Has been great fun making this and I've learned a hell of a lot (and made a few mistakes which I've learned from too!). I'll be much more confident now though thankfully at attempting my next projects, which will also be in paludarium form, including another attempt at an island themed viv, and a 10ft burmese python enclosure involving a LOT of water 

Thanks for looking

Chris


----------



## rainbuilder (Sep 21, 2011)

This is an awesome setup! At first I thought the plants were real. That snake is beautiful, I've never seen one like that. However, I think that you should give live plants a try. They're not near as much maintenence as you would think, Just put them in planters and you're done, and they look wonderful when they grow in.

You did a great job on all of this. Everything looks really good and well put together.


----------



## Callyft (Jul 8, 2012)

Totally admire you work ... its definitely something to aspire to!


----------



## ChadRamsey (Nov 3, 2011)

Thats Great. Great work.

I love GTP. I used to have a pair of Biak. They were just enlongated tubular piranha, biting every darn thing that was within striking range.:icon_eek:


----------



## IWANNAGOFAST (Jan 14, 2008)

this is really awesome! quick and strange question, how do these snakes... poo? how can you find it to clean it up?


----------



## c_gwinner (Mar 23, 2012)

Really cool and awesome. Just a few questions for you. Whats the dimensions to the water filled section? Seems like a lot of inhabitants for that area. I wouldn't recommend keeping just one Discus and this doesn't sound like the perfect environment for one. 

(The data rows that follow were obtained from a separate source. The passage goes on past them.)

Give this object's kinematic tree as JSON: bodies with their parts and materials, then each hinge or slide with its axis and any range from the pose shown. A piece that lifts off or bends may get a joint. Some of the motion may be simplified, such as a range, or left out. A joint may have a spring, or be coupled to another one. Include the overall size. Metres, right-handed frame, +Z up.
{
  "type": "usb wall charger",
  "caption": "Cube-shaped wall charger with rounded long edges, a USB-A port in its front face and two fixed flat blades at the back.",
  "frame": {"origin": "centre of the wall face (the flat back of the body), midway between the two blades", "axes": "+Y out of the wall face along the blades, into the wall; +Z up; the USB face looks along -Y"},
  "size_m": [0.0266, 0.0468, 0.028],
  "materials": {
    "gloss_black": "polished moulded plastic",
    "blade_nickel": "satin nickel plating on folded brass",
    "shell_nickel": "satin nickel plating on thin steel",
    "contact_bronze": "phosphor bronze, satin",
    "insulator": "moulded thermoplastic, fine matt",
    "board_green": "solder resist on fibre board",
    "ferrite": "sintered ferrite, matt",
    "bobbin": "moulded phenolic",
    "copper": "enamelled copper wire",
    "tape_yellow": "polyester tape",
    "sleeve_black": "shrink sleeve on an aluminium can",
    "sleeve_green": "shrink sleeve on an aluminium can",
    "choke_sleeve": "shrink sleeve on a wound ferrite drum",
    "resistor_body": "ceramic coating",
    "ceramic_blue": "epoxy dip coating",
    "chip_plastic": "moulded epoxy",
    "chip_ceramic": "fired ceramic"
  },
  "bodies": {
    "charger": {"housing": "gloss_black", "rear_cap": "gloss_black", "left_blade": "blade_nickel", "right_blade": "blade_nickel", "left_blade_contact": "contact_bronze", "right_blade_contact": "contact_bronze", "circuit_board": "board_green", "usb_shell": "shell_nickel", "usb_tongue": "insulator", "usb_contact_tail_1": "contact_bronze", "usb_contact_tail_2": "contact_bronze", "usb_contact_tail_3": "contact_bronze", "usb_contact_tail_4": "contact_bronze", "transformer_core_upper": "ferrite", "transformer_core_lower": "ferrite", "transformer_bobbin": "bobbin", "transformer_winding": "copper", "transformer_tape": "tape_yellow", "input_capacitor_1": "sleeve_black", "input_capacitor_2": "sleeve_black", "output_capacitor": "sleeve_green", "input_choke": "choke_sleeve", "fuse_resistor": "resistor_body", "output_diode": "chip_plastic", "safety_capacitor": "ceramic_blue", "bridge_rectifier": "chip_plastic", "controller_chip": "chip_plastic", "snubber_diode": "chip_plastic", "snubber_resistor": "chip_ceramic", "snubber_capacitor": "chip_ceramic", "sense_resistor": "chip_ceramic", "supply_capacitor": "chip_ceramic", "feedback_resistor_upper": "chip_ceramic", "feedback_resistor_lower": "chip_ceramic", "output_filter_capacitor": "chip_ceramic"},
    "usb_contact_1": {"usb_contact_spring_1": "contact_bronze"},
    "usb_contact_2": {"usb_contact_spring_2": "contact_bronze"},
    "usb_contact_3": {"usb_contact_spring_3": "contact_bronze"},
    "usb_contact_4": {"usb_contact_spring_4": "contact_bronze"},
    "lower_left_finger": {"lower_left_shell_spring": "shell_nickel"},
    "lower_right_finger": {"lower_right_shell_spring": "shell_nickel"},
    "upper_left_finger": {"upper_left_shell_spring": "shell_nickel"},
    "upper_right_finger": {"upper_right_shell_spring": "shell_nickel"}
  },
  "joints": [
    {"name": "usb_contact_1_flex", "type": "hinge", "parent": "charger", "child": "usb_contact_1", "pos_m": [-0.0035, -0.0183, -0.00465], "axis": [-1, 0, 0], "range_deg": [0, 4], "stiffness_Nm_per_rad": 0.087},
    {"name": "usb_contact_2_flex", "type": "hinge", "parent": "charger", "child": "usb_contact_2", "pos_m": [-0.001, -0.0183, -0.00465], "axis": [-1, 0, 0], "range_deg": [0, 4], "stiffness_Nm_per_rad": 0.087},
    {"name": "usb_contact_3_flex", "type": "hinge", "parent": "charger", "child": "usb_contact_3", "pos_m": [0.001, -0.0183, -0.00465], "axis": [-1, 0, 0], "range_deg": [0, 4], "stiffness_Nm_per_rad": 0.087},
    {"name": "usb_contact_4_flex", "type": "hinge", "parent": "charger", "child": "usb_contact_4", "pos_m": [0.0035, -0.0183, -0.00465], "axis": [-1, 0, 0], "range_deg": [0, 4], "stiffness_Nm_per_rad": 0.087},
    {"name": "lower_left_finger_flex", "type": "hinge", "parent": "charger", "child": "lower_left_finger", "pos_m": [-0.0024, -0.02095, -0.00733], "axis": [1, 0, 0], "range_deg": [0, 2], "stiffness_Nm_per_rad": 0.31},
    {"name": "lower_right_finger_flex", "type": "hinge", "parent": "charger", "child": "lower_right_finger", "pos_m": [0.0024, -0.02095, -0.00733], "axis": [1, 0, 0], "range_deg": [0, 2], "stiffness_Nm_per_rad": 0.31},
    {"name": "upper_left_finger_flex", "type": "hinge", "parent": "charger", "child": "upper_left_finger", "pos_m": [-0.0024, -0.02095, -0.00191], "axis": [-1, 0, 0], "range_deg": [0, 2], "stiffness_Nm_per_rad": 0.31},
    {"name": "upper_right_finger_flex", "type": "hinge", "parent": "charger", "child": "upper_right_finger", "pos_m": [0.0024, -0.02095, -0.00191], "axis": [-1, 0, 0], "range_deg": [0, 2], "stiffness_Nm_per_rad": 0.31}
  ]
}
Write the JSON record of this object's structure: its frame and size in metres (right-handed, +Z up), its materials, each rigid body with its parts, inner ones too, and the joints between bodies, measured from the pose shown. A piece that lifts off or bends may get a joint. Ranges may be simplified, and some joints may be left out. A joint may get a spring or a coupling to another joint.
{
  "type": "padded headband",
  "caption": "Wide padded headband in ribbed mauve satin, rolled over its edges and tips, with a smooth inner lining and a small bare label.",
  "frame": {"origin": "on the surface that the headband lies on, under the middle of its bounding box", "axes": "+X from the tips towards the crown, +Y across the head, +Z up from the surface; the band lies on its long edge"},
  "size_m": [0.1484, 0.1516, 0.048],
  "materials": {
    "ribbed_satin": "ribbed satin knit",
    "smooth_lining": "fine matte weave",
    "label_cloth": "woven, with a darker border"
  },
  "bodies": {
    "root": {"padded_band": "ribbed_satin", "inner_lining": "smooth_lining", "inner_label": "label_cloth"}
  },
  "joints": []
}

You could do some terrestrial plants and plant accordingly to allow yourself easier clean up. PM hyrdrophyte and he could help you out if you wanted. He sells terarium planter kits and would be a good person to ask questions about planting the top portion.

Depending on your lighting is what you could plant aquatic wise. It seems like with the current lighting you could only do low light plants. I would do some anubias sp. and you could even attach them to your rock wall (unless you wouldn't it mangled with plants that is). Could do mosses on your wall and driftwood. Maybe even a crypt or two. I would definitely do some anubias though.

Killer python by the way.


----------



## atticus22 (Jun 2, 2009)

Haha luckily he poos in roughly the same place every time, its just a case of inspecting the viv every other day and all the plants are removeable/washable.

Yeah the Discus was given to me by a friend who's tank had been broken down, hes in the process of setting up a new one so it will be in a more suitable home in the next few weeks thankfully  The angelfish will be removed when they get too big, as again they were from the same tank. The water area is roughly 150 litres.


----------